An impromptu photoshoot sent some girls a-packing, and then Tyra(nt) settled on a top 12. What what wha-haaat? Apparently they had wanted to pick 14, but the cadre was just not packed enough with lovely ladies. Well, true enough. Sorry, oldface girl who wouldn’t shut up about how rich she is. Naduah! Jessica! Sorority girl Simone! Eyebrows! Mortician! Plus size girl who seems nice I guess! Krista! Red-head young mom! Alasia! Grumpyface other young mom! The awesome Gabrielle! And Angelea! Welcome, welcome.
The top 12 headed to New York, concrete jungle where dreams are maaaade of, etc., where noted Big Apple resident Perez Hilton took them to the authentic New York experience of the wax museum. Gaaaah. This might actually be my living nightmare. Tyra introduced Ren, the sleepy-voiced alt-chick who’d be rounding out the group. Why this couldn’t have been sad piercing girl from the casting, I’ll never understand.
Then it was time for makeovers. I swear this used to be its own episode later in the season, but okiedoke: Everyone headed to the salon for suckdiculously expensive hairdos. Alterna-Ren got a punky Shane-from-The-L-Word look, and then Ms. Jay shaved her pits. Giggity! Gabrielle got poufy blonder locks, Krista got a weird removable ponytail, Alexandra looked the same, Simone got a faux Rihanna cut, Brenda cried and got a spiky short ‘do, Naduah got her brows bleached (noooo! Erin flashbacks!), Angelea got a fugly blondish weave, Eyebrows got darker hair, Alasia got bouncy curls, grouchy Anslee got a fun cropped cut, Tatianna got a blond weave, and Jessica got boring brown hair. The end! Boringest make-overs ever!
Back at the house, Angelea and Brenda got in a fight about looking at each other, and then Krista and Alasia got in a fight about “being fake.” “Are you in high school?!” moaned Jessica, who is 18 years old and might actually be in high school. I really wish Angelea would stop saying “bitch.” She said bitch constantly in this episode, calling herself a bitch, saying that’s just the kind of bitch she is, etc. It’s not funny or tough, and it doesn’t really qualify as fair warning when she then acted like a total bitch. Worst.
The models headed off to a photo shoot, at which point I was convinced my TiVo screwed up. But no, it was just a tease. The ladies will each be given a single item of clothing to wear for an otherwise nude photo. Scandal! Except not because this happens every season.

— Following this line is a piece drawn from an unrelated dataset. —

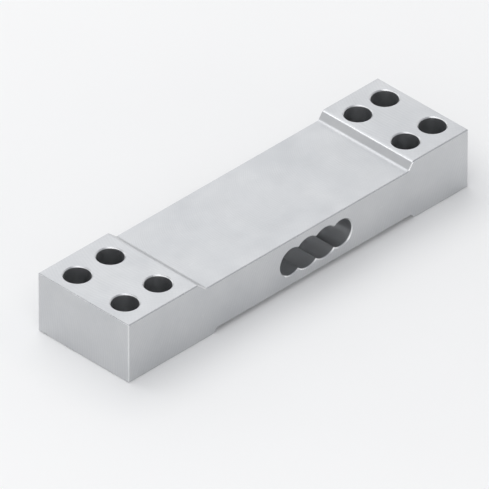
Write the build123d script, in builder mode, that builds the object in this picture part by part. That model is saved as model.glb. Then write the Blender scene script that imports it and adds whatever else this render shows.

Early impressions? Gabrielle, Naduah, and Krista are the front-runners — they’re all gorgeous, plus they didn’t do the awkward squatting pose so many of the other contestants did at the panel. Jessica looks a lot like Autumn Reaser. Anslee’s permanent scowl might hold her back, and the fact that Ms. Jay could do such a spot-on Angelea impression does not bode well. Ren needs to shake the Meg-Tilly-in-The Big Chill vibe immediately (the leotard photo is not helping, nor is listing her occupation as “living”), and Alexandra needs to be more than the In Your Face Curvy Girl. Simone, Raina, Tatianna, Alasia and Brenda may all be fine, but they’ve yet to distinguish themselves.
Model behaviorists, what did you think? Who’s you’re early favorite? Whose make-over underwhelmed you, and do you wish like I do that they’d done something with Raina’s brows? How ratty are these weaves going to look come episode 9? Ah, suspense!